The announcement could enable the struggling bank to be taken over by an “all-Korea” consortium, which would give managerial control to KDB.
KDB said that talks had stalled over the price, which sources close to the deal say has caused the bid negotiations to reach deadlock several times in the past few weeks.
Lehman Brothers shares were up 4 cents, or 0.25 per cent, at $16.13 at the close on Wall Street.
Min Euoo Sung, the president of KDB, said that the talks and investigations into Lehman’s liabilities were continuing, but that it was hard to predict how talks would turn out, given the potential risk factors surrounding the sub-prime stricken American bank.
“I think it is desirable to make a joint bid for Lehman Brothers, so KDB is in talks with other commercial banks on forming a consortium,” Mr Min said. “It is difficult to predict the outcome of negotiations with Lehman Brothers due to differences over price.”
Reflecting growing concern in the South Korean Government that it would be bankrolling a potentially hazardous investment, Mr Min added that due diligence was still under way but there were differences over the size of Lehman’s potential liabilities.
Sources close to KDB said that the group led by the state-backed lender was struggling to assemble a workable consortium, as South Korea’s troubled economy and its huge levels of household debt make its banks look vulnerable. Several leading banks are understood to have turned down KDB’s offer of joining its investment consortium.
The last-minute rush to put together a credible group is thought to have been prompted by South Korea’s Financial Services Commission, which privately believes that the country should be pushing to create a global investment banking champion. It regards Lehman’s woes as a perfect opportunity to take control of a Wall Street brand at a knockdown price.
Jun Kwang Woo, the commission’s chairman, when asked last week about the discussions between Lehman and KDB, said: “Generally speaking, the private sector should be the leader in such a deal.”
His comments reflect growing concern in South Korea over the state of its currency, which slid to a four-year low yesterday, despite official assurances that the country has the ability and the willpower needed to defend the falling won.
Currency dealers in Seoul said that the lack of any visible intervention by the Korean authorities was prompting some investors to place more bets against the won, sending it yet further down against the US dollar.

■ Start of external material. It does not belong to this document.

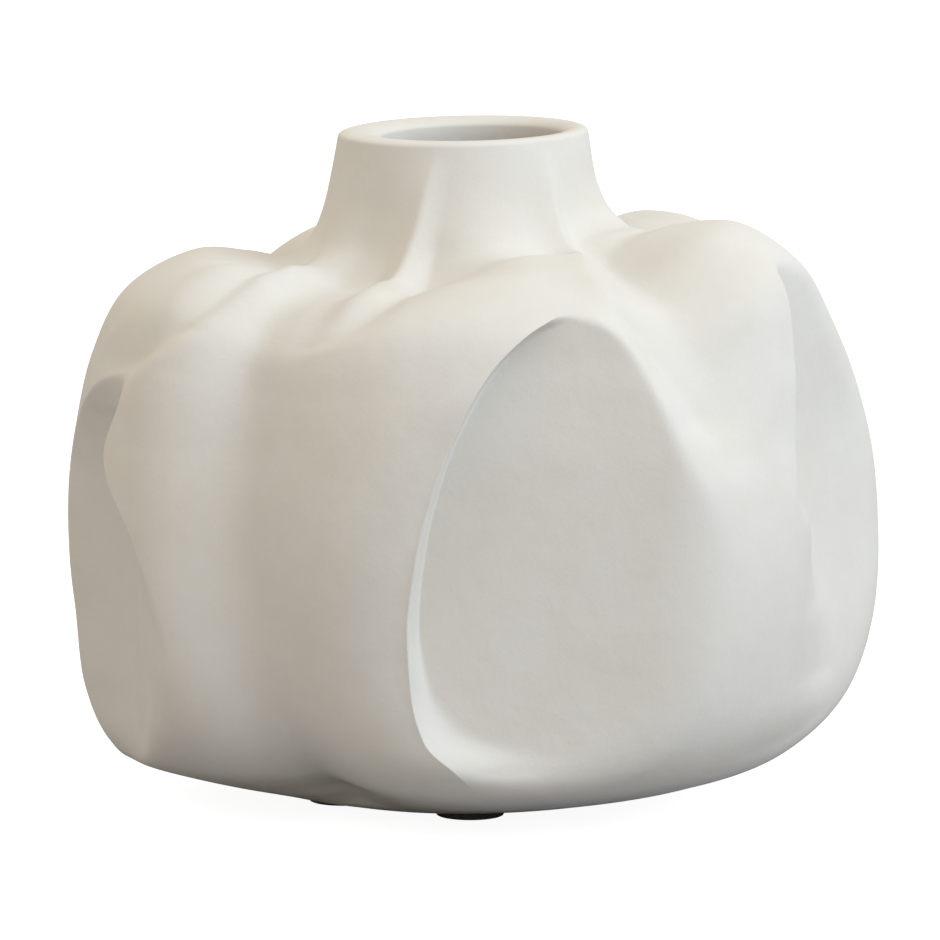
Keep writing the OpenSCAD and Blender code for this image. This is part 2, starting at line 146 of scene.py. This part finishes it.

The weakening economy has combined with dwindling foreign exchange reserves to make the Government reluctant to bankroll KDB for the full amount that would be required to gain control of Lehman.
Many suspect that KDB and Lehman are able to maintain a dialogue because of close ties. Mr Min was, until earlier this year, chief executive of Lehman’s operations in Seoul.
A potential bid to buy Lehman is one of several possible outcomes for the Wall Street brokerage, which is working to boost its balance sheet after suffering billions of dollars of losses on mortgage-related investments. Analysts project that Lehman could post losses of up to $4 billion when it reports its third-quarter results this month.